One of these themes is “Food, Agriculture and Fisheries, and Biotechnology”. The EU Member States have earmarked more than € 1.9 billion for funding this theme over the duration of FP7.
Environmental Technology Action Plan (ETAP)
Environmentally-friendly technologies are less polluting, use less resources, and recycle more wastes and products than their alternatives. They can therefore act as a bridge between the EU's sustainable development strategy (as defined by the Gothenburg European Council) and the Lisbon objectives to make Europe the "most competitive and dynamic knowledge-based economy" in the world by 2010. However, the development of these technologies is being hampered by market barriers and other obstacles. In order to remove those obstacles and with the intention of making the EU the world leader in developing and applying environmental technologies, the Commission decided to develop an Action Plan for Environmental Technologies (ETAP).
The Environmental Technologies Action Plan (ETAP) is a co-operative initiative between the European Commission, Member States and industry adopted in 2004 and intended to overcome the barriers that hinder the development of environmental technologies.
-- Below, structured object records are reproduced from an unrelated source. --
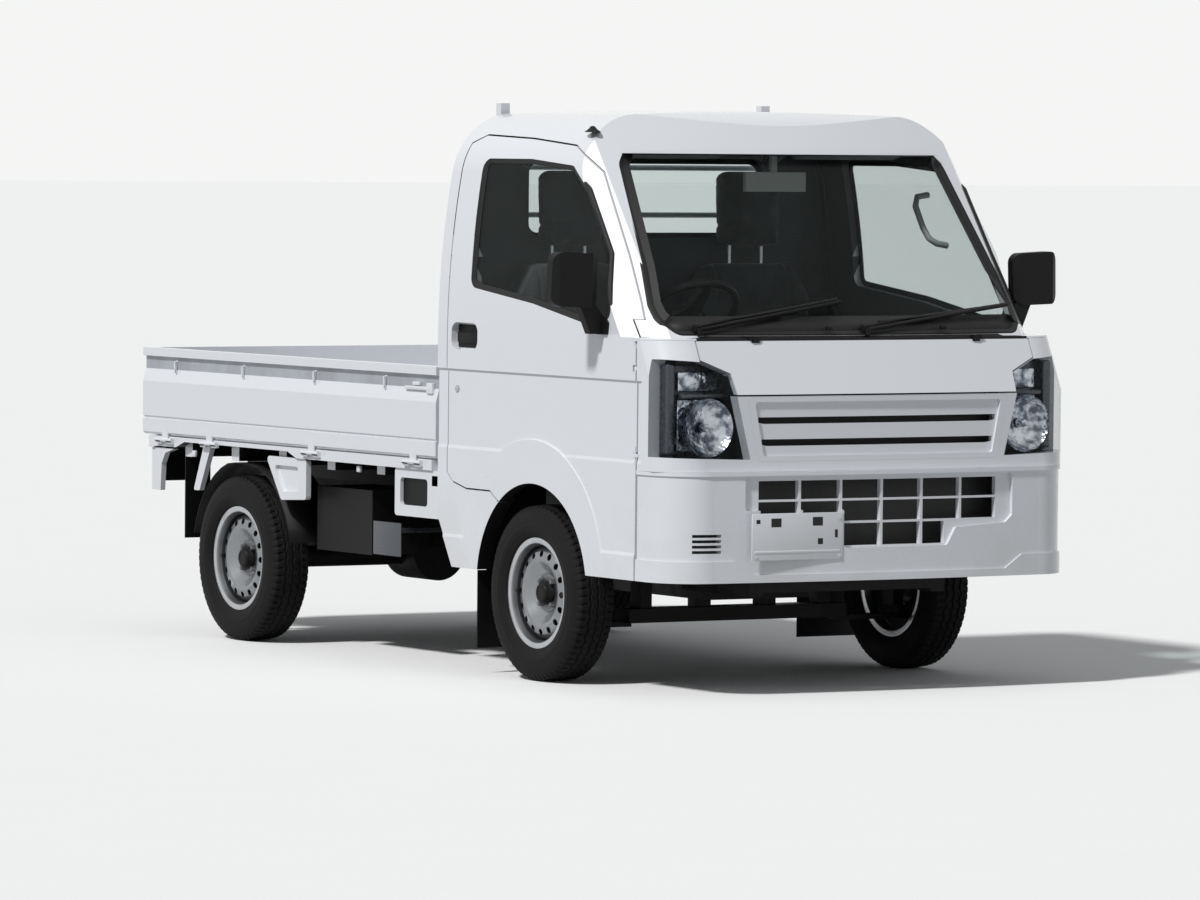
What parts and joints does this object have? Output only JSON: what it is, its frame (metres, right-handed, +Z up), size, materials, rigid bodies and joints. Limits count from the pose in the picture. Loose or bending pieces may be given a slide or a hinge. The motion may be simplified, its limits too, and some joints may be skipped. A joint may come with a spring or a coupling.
{
  "type": "kei truck",
  "caption": "Small cab-over truck with a drop-side bed, two doors, steering front wheels and folding gates.",
  "frame": {"origin": "on the ground at the middle of the truck's outer box", "axes": "+Z up, the front faces -Y, the driver sits at -X"},
  "size_m": [1.8458, 3.3945, 1.77],
  "materials": {
    "white_paint": "gloss white coat",
    "clear_glass": "clear, slightly green",
    "black_plastic": "fine grain",
    "grey_plastic": "grained grey",
    "seat_cloth": "dark woven cloth",
    "frame_paint": "satin black",
    "bare_iron": "as cast",
    "pipe_steel": "dull steel",
    "wheel_silver": "silver paint",
    "tyre_rubber": "black rubber",
    "flap_rubber": "black rubber",
    "red_lens": "red with amber and clear bands"
  },
  "bodies": {
    "truck": {"cab_shell": "white_paint", "front_panel": "white_paint", "front_bumper": "white_paint", "headboard": "white_paint", "bed_floor": "white_paint", "bed_brackets": "white_paint", "grille_panel": "white_paint", "rear_view_mirror": "white_paint", "windscreen": "clear_glass", "rear_window": "clear_glass", "headlamps": "clear_glass", "cowl_panel": "black_plastic", "wipers": "black_plastic", "steering_column": "black_plastic", "floor_levers": "black_plastic", "battery_box": "black_plastic", "fuel_tank": "black_plastic", "dashboard": "grey_plastic", "cab_floor": "grey_plastic", "seat_cushions": "seat_cloth", "seat_backs": "seat_cloth", "headrests": "seat_cloth", "chassis_frame": "frame_paint", "front_suspension": "frame_paint", "rear_axle": "frame_paint", "leaf_springs": "frame_paint", "engine_block": "bare_iron", "propeller_shaft": "bare_iron", "exhaust": "pipe_steel", "mud_flaps": "flap_rubber", "rear_lamps": "red_lens"},
    "knuckle_left": {"knuckle_left": "frame_paint"},
    "knuckle_right": {"knuckle_right": "frame_paint"},
    "steering_wheel": {"steering_wheel": "black_plastic"},
    "front_wheel_left": {"rim_front_left": "wheel_silver", "tyre_front_left": "tyre_rubber"},
    "front_wheel_right": {"rim_front_right": "wheel_silver", "tyre_front_right": "tyre_rubber"},
    "rear_wheel_left": {"rim_rear_left": "wheel_silver", "tyre_rear_left": "tyre_rubber"},
    "rear_wheel_right": {"rim_rear_right": "wheel_silver", "tyre_rear_right": "tyre_rubber"},
    "door_left": {"door_left": "white_paint", "door_glass_left": "clear_glass", "door_mirror_left": "black_plastic"},
    "door_right": {"door_right": "white_paint", "door_glass_right": "clear_glass", "door_mirror_right": "black_plastic"},
    "side_gate_left": {"side_gate_left": "white_paint"},
    "side_gate_right": {"side_gate_right": "white_paint"},
    "tailgate": {"tailgate": "white_paint"},
    "hood_lid": {"hood_lid": "white_paint"}
  },
  "joints": [
    {"name": "steer_left", "type": "hinge", "parent": "truck", "child": "knuckle_left", "pos_m": [0.622, -0.846, 0.175], "axis": [-0.2042, 0, 0.9789], "range_deg": [-35, 35]},
    {"name": "steer_right", "type": "hinge", "parent": "truck", "child": "knuckle_right", "pos_m": [-0.622, -0.846, 0.175], "axis": [0.2042, 0, 0.9789], "range_deg": [-35, 35]},
    {"name": "steering_wheel_turn", "type": "hinge", "parent": "truck", "child": "steering_wheel", "pos_m": [-0.33, -1.08, 1.12], "axis": [0, 0.6428, 0.766], "range_deg": [-560, 560]},
    {"name": "front_wheel_left_spin", "type": "hinge", "parent": "knuckle_left", "child": "front_wheel_left", "pos_m": [0.6525, -0.846, 0.271], "axis": [1, 0, 0], "continuous": true},
    {"name": "front_wheel_right_spin", "type": "hinge", "parent": "knuckle_right", "child": "front_wheel_right", "pos_m": [-0.6525, -0.846, 0.271], "axis": [1, 0, 0], "continuous": true},
    {"name": "rear_wheel_left_spin", "type": "hinge", "parent": "truck", "child": "rear_wheel_left", "pos_m": [0.645, 1.059, 0.271], "axis": [1, 0, 0], "continuous": true},
    {"name": "rear_wheel_right_spin", "type": "hinge", "parent": "truck", "child": "rear_wheel_right", "pos_m": [-0.645, 1.059, 0.271], "axis": [1, 0, 0], "continuous": true},
    {"name": "door_left_swing", "type": "hinge", "parent": "truck", "child": "door_left", "pos_m": [0.7325, -1.447, 0.85], "axis": [0, 0, -1], "range_deg": [0, 65]},
    {"name": "door_right_swing", "type": "hinge", "parent": "truck", "child": "door_right", "pos_m": [-0.7325, -1.447, 0.85], "axis": [0, 0, 1], "range_deg": [0, 65]},
    {"name": "side_gate_left_drop", "type": "hinge", "parent": "truck", "child": "side_gate_left", "pos_m": [0.7305, 0.7, 0.64], "axis": [0, 1, 0], "range_deg": [0, 175]},
    {"name": "side_gate_right_drop", "type": "hinge", "parent": "truck", "child": "side_gate_right", "pos_m": [-0.7305, 0.7, 0.64], "axis": [0, -1, 0], "range_deg": [0, 175]},
    {"name": "tailgate_drop", "type": "hinge", "parent": "truck", "child": "tailgate", "pos_m": [0, 1.6905, 0.64], "axis": [-1, 0, 0], "range_deg": [0, 175]},
    {"name": "hood_lid_lift", "type": "hinge", "parent": "truck", "child": "hood_lid", "pos_m": [0, -1.588, 1.073], "axis": [-1, 0, 0], "range_deg": [0, 75]}
  ],
  "couplings": [
    {"joint": "steer_right", "follows": "steer_left", "ratio": 1},
    {"joint": "steering_wheel_turn", "follows": "steer_left", "ratio": 16}
  ]
}
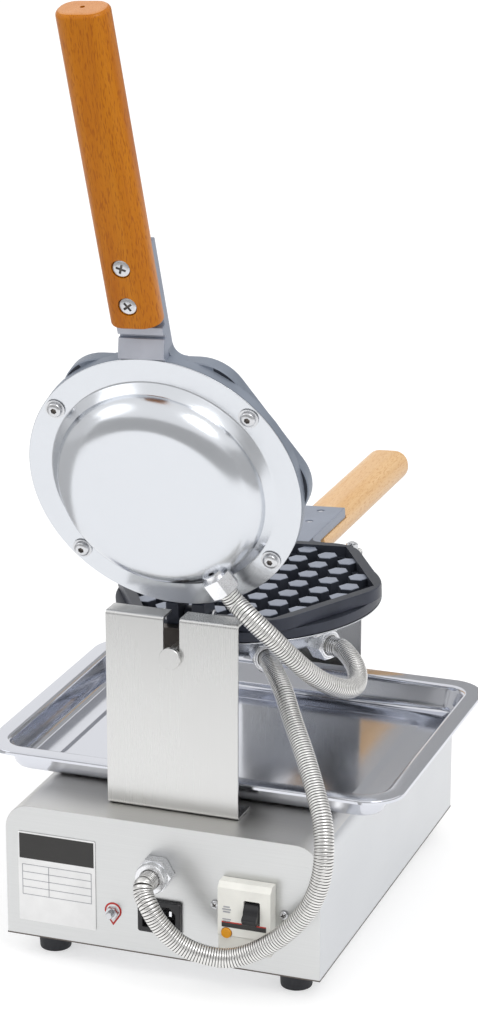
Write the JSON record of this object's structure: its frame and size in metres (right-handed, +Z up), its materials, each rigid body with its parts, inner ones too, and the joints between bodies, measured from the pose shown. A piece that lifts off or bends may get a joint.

This is being achieved through a series of measures to promote eco-innovation and the take-up of environmental technologies.
ETAP aims to overcome the many barriers – such as the complexity of switching from traditional to new technologies and insufficient access to capital – that hinder the development of environmental technologies.
ETAP’s priorities are
- To help make the transition from research to markets (by increasing and focusing research, establishing technology platforms and networks for technology testing);
- To improve market conditions (by setting performance targets, leveraging investment, creating incentives and removing economic barriers, promoting environmental technologies via public procurement, building support for environmental technologies in civil society);
- To act globally (by promoting environmental technologies in developing countries, and promoting responsible foreign direct investment).